El celo de tu Casa - Alfa y Omega

El celo de tu Casa

Tercer domingo de Cuaresma

Juan Antonio Martínez Camino
La purificación del templo, de El Greco. Parroquia de San Ginés, Madrid

Cerca de donde escribo, la parroquia madrileña de San Ginés guarda en su rico patrimonio artístico la última versión de la expulsión de los mercaderes del templo pintada por El Greco. Hasta finales de abril, está fuera de casa, en la gran exposición a Su imagen, que no habría que dejar de saborear, en la plaza de Colón.

El pintor griego era muy devoto de esta escena. Se conservan por lo menos cinco versiones de su mano y otras cuantas de su taller. Meditó el misterio de la purificación del templo a lo largo de toda su carrera, ya desde sus años italianos hasta esta soberbia pintura de San Ginés, creada después de 1610, en los últimos años de su vida. Algunos piensan que en este tema habría que buscar una de las claves decisivas de la personalidad del gran pintor del Siglo de Oro.

No parece que fuera un interés moralista el que centrara la atención de El Greco en esta escena, pintada no sólo por el evangelio de Juan, sino también por los tres evangelios sinópticos. Una escena que pertenece, por tanto, al corazón del Evangelio, de la buena noticia de Dios que trae Jesucristo. El Evangelio implica una moral, pero no es una moral. Es, ante todo, eso: una novedad divina que mueve al alma hacia el verdadero futuro que Dios le depara.

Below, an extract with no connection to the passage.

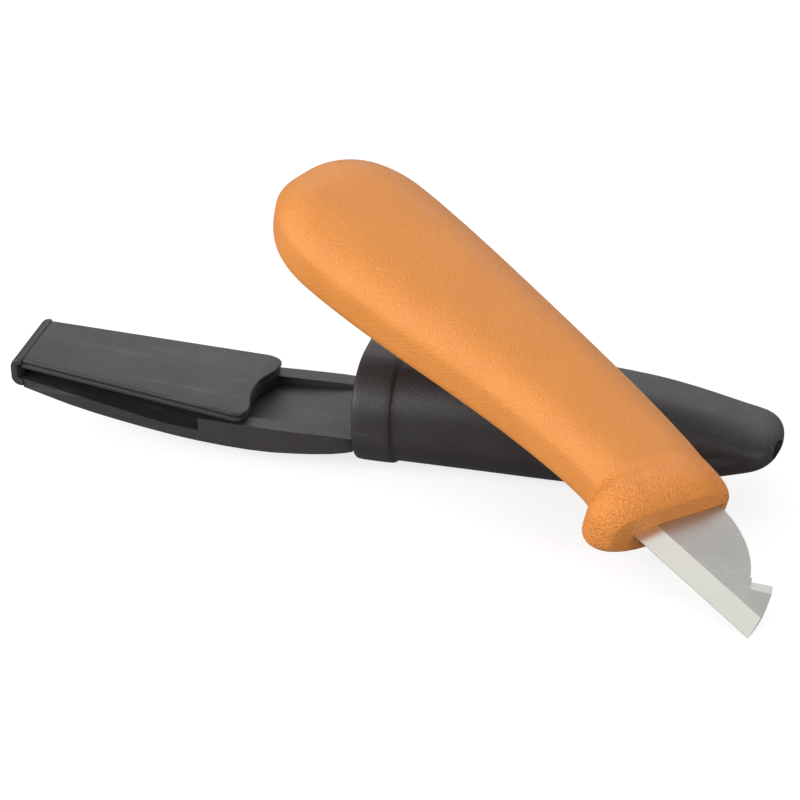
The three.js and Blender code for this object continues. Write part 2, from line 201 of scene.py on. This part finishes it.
def pick(piece, test):
    """Selects in edit mode the points that pass a test of their number and place."""
    bpy.ops.mesh.select_mode(type="VERT")
    bpy.ops.mesh.select_all(action="DESELECT")
    points = bmesh.from_edit_mesh(piece.data)
    points.verts.ensure_lookup_table()
    for v in points.verts:
        if test(v.index, v.co):
            v.select_set(True)
    points.select_flush(True)
    bmesh.update_edit_mesh(piece.data)


def grow_bar(name, stations, corner, turns):
    """A straight bar 2 mm square with rounded long edges and a ring at each station."""
    clear_picks()
    first, second = stations[0], stations[1]
    bpy.ops.mesh.primitive_cube_add(size=2, location=(0, 0, 0))
    bar = bpy.context.object
    bar.name = name
    bpy.ops.object.mode_set(mode="EDIT")
    if corner:
        edges = bmesh.from_edit_mesh(bar.data)
        for e in edges.edges:
            along_x = abs(e.verts[0].co.x - e.verts[1].co.x) > 1
            e.select_set(along_x)
        bmesh.update_edit_mesh(bar.data)
        bpy.ops.mesh.bevel(offset=corner, segments=turns, profile=0.5, affect="EDGES")
    bpy.ops.mesh.select_all(action="SELECT")
    bpy.ops.transform.resize(value=((second - first) / 2, 1, 1), center_override=(0, 0, 0))
    bpy.ops.transform.translate(value=((first + second) / 2, 0, 0))
    pick(bar, lambda i, co: abs(co.x - second) < 1e-4)
    for here, there in zip(stations[1:], stations[2:]):
        bpy.ops.mesh.extrude_region_move(TRANSFORM_OT_translate={"value": (there - here, 0, 0)})
    bpy.ops.object.mode_set(mode="OBJECT")
    return bar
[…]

Dicen que El Greco, en el espíritu de la Reforma católica, habría visto en esta fuerte acción de Jesús la inspiración para la obra de limpieza de las costumbres, tan necesaria entre los eclesiásticos y el pueblo fiel. Empuñando el látigo frente a los mercaderes del templo, el Maestro pone ciertamente de relieve la urgencia de limpiar la vida cristiana de las ambiciones mundanas, que oscurecen el testimonio apostólico y corrompen la vida eclesial y social.

Pero El Greco ha ido más allá. Hace también la lectura teológica del gesto del Salvador, que no ha venido principalmente a decirnos lo que tenemos que hacer. Eso ya lo decía la Ley de Moisés. Ha venido, ante todo, a darnos la libertad y la fuerza para vivir de acuerdo con nuestra vocación divina y, por tanto, para actuar en verdad.

Es la lectura que se significa en la intensa conversación que Pedro y los otros discípulos sostienen en el lado derecho de la escena, protegidos por la mano del Señor. ¡Le devorará el celo por la Casa del Padre!: palabras del salmo que musitan escudriñando su sentido. La clave de éste la da el artista en el gran Adán, en blanco marmóreo, que apunta a Jesús desde su nicho, sobre una peana en la que se representa al ángel expulsando a los primeros pecadores del Paraíso. Sí, el viejo Adán crece, liberado por el nuevo Adán, Jesucristo, que, efectivamente, será crucificado por causa de su amor al Padre y del celo por su Casa. Con su cruz y su resurrección destruirá el pecado y reconstruirá al hombre caído, abriéndole un templo limpio para el encuentro con Dios. Su cuerpo glorioso es ese nuevo templo. En la versión de Londres, en lugar del gran Adán, figura de Cristo resucitado, El Greco había pintado a Isaac en su sacrificio, prototipo de Cristo crucificado a causa de su obediencia y por causa de nuestra libertad.

Evangelio / Juan 2, 13-25

En aquel tiempo se acercaba la Pascua de los judíos y Jesús subió a Jerusalén. Y encontró en el templo a los vendedores de bueyes, ovejas y palomas, y a los cambistas sentados; y, haciendo un azote de cordeles, los echó a todos del templo, ovejas y bueyes; y a los cambistas les esparció las monedas y les volcó las mesas; y a los que vendían palomas les dijo: «Quitad esto de aquí: no convirtáis en un mercado la casa de mi Padre». Sus discípulos se acordaron de lo que está escrito: El celo de tu Casa me devora.

Entonces intervinieron los judíos y le preguntaron: «¿Qué signos nos muestras para obrar así?» Jesús contestó: «Destruid este templo, y en tres días lo levantaré». Los judíos replicaron: «Cuarenta y seis años ha costado construir este templo, ¿y tú lo vas a levantar en tres días?»

Pero Él hablaba del templo de su cuerpo. Y cuando resucitó de entre los muertos, los discípulos se acordaron de que lo había dicho, y dieron fe a la Escritura y a la palabra que había dicho Jesús.

Mientras estaba en Jerusalén por las fiestas de Pascua, muchos creyeron en su nombre, viendo los signos que hacía; pero Jesús no se confiaba con ellos, porque los conocía a todos y no necesitaba el testimonio de nadie sobre un hombre, porque Él sabía lo que hay dentro de cada hombre.